Brazilian imperial topaz ring

This month Boodles will introduce a 68.6ct cushion-cut Brazilian imperial topaz ring to its high jewellery collection. The rectangular burnt-yellow/orange stone is surrounded by tiny round brilliant-cut diamonds and set lengthways on an 18ct yellow gold openwork wheatsheaf design with marquise-cut white diamonds. It is a contemporary take on the popular Victorian motif. The stone was spotted in a Victorian pendant by Boodles’ chairman Nicholas Wainwright, who bought it as a family heirloom and arranged for it to be recut and polished.

Upside down


Graff is turning the design process on its head in a new collection of rings with stones that are cut according to their setting, rather than basing the setting on the stones available. “We use custom-cut stones to give designs a dynamic flair,” says design director Anne-Eva Geffroy. Each month the jeweller’s polishing and procurement division cuts and polishes thousands of carats in Johannesburg, Botswana and Antwerp.

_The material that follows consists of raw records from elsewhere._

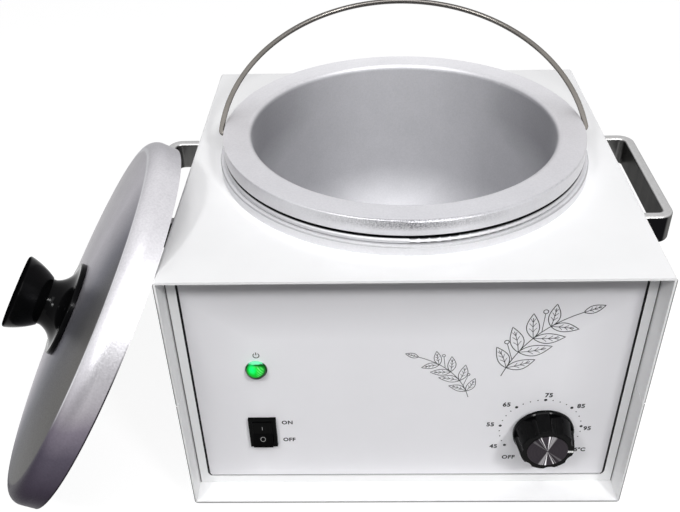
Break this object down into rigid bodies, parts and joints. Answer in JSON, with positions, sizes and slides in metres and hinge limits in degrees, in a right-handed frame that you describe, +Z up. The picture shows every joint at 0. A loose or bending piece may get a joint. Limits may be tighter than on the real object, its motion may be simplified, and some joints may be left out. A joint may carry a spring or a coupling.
{
  "type": "wax warmer",
  "caption": "Square electric wax warmer with a lift-out round pot on a wire bail, a loose domed lid, a thermostat knob, a rocker switch and a pilot lamp.",
  "frame": {"origin": "on the table, under the middle of the square casing", "axes": "+X to the right as seen from the front, +Y to the back, +Z up"},
  "size_m": [0.3837, 0.2871, 0.2224],
  "materials": {
    "white_enamel": "smooth gloss powder coat",
    "panel_white": "printed satin panel",
    "spun_aluminium": "fine satin",
    "handle_metal": "polished",
    "bail_wire": "drawn wire",
    "black_plastic": "moulded gloss",
    "knob_metal": "turned face",
    "pointer_white": "printed line",
    "lamp_green": "faceted lens",
    "black_switch": "moulded satin",
    "foot_rubber": "moulded",
    "fastener_steel": "zinc plated",
    "zinc_sheet": "galvanised sheet",
    "terminal_brass": "plated",
    "copper_tube": "drawn tube",
    "heater_steel": "heat tinted",
    "jacket_fibre": "woven glass fibre",
    "block_ceramic": "unglazed",
    "fuse_white": "sleeved",
    "wire_red": "silicone insulation",
    "wire_blue": "silicone insulation",
    "wire_green": "silicone insulation"
  },
  "bodies": {
    "casing": {"band_heater": "heater_steel", "base_tray": "white_enamel", "bulb_clip": "zinc_sheet", "capillary_tube": "copper_tube", "clamp_ring_screws": "fastener_steel", "cover_screws": "fastener_steel", "earth_stud": "terminal_brass", "earth_wire": "wire_green", "foot_front_left": "foot_rubber", "foot_front_right": "foot_rubber", "foot_rear_left": "foot_rubber", "foot_rear_right": "foot_rubber", "foot_screws": "fastener_steel", "front_bulkhead": "zinc_sheet", "front_frame": "white_enamel", "front_panel": "panel_white", "handle_left": "handle_metal", "handle_right": "handle_metal", "handle_screws": "fastener_steel", "heater_clamp_screw": "fastener_steel", "heater_terminals": "terminal_brass", "heater_well": "spun_aluminium", "inlet_contacts": "terminal_brass", "inlet_screws": "fastener_steel", "insulation_jacket": "jacket_fibre", "lamp_push_nut": "fastener_steel", "live_wires": "wire_red", "neutral_wires": "wire_blue", "pilot_lamp_body": "black_switch", "pilot_lamp_lens": "lamp_green", "power_inlet": "black_switch", "rear_panel": "white_enamel", "rear_panel_screws": "fastener_steel", "sensing_bulb": "copper_tube", "switch_housing": "black_switch", "switch_terminals": "terminal_brass", "terminal_block": "block_ceramic", "terminal_block_screws": "fastener_steel", "thermal_fuse": "fuse_white", "thermal_fuse_clip": "zinc_sheet", "thermostat_body": "zinc_sheet", "thermostat_nut": "fastener_steel", "top_cover": "white_enamel", "trim_ring": "spun_aluminium", "well_clamp_ring": "zinc_sheet"},
    "pot": {"wax_pot": "spun_aluminium"},
    "bail": {"bail_handle": "bail_wire"},
    "lid": {"lid_shell": "spun_aluminium", "lid_knob": "black_plastic", "lid_knob_screw": "fastener_steel", "lid_knob_washer": "fastener_steel"},
    "rocker": {"switch_rocker": "black_switch"},
    "knob": {"control_knob": "black_plastic", "knob_cap": "knob_metal", "knob_pointer": "pointer_white", "thermostat_shaft": "fastener_steel"}
  },
  "joints": [
    {"name": "pot_lift", "type": "slide", "parent": "casing", "child": "pot", "axis": [0, 0, 1], "range_m": [0, 0.2]},
    {"name": "bail_swing", "type": "hinge", "parent": "pot", "child": "bail", "pos_m": [0, 0.0024, 0.1784], "axis": [1, 0, 0], "range_deg": [-27, 158]},
    {"name": "lid_lift", "type": "slide", "parent": "casing", "child": "lid", "axis": [0, 0, 1], "range_m": [0, 0.3]},
    {"name": "switch_rock", "type": "hinge", "parent": "casing", "child": "rocker", "pos_m": [-0.0788, -0.1065, 0.052], "axis": [1, 0, 0], "range_deg": [0, 22]},
    {"name": "knob_turn", "type": "hinge", "parent": "casing", "child": "knob", "pos_m": [0.0743, -0.11, 0.052], "axis": [0, 1, 0], "range_deg": [-239, 37]}
  ]
}
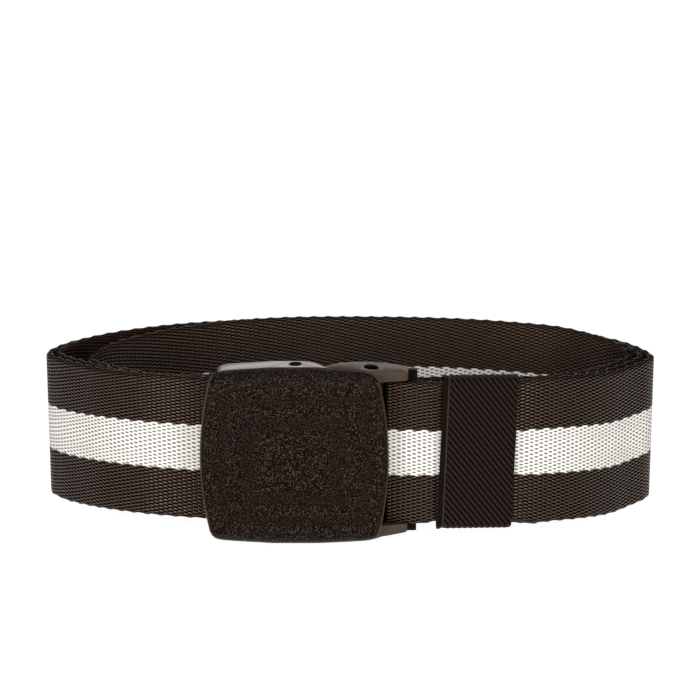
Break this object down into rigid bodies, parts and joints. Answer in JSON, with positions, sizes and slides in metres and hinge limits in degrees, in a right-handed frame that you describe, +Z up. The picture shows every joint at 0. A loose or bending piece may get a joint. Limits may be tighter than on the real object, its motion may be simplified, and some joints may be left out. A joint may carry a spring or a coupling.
{
  "type": "fabric belt",
  "caption": "Woven webbing belt with a pale centre stripe, coiled and standing on its edge, with a flip-cover plastic buckle and an elastic keeper.",
  "frame": {"origin": "middle of the belt's footprint, on the floor it stands on", "axes": "+X to the right of the buckle as its cover is seen, +Y from the buckle to the back of the coil, +Z up across the strap's width"},
  "size_m": [0.154, 0.0654, 0.0458],
  "materials": {
    "webbing": "woven nylon, near-black brown with a white centre stripe",
    "buckle": "smooth satin black",
    "cover": "fine-grained matt black",
    "bars": "smooth black",
    "elastic": "diagonal ribbed black elastic"
  },
  "bodies": {
    "belt": {"webbing": "webbing", "buckle_frame": "buckle", "hinge_pin": "bars", "end_clamp": "buckle", "keeper": "elastic"},
    "cover": {"buckle_cover": "cover", "press_bar": "bars"}
  },
  "joints": [
    {"name": "cover_hinge", "type": "hinge", "parent": "belt", "child": "cover", "pos_m": [0.0052, -0.02549, 0.0229], "axis": [0, 0, 1], "range_deg": [0, 45]}
  ]
}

The collection includes a 9ct pear-shape fancy vivid pink diamond and a 14.2ct emerald.

Frosty reception


In January, Audemars Piguet launched its Ladies Royal Oak Frosted Gold watch, featuring jeweller Carolina Bucci’s Florentine gold finish on its casing and strap. Now Ms Bucci has launched her own range of pendants using the same centuries-old technique. The shimmering effect is made by hand-beating gold with a diamond-tipped tool, leaving tiny dents in the metal. Like every piece by the fourth-generation jeweller, these heart, horn and matchstick charms in 18ct yellow, white, pink or black gold will be created in her family’s Florentine workshop.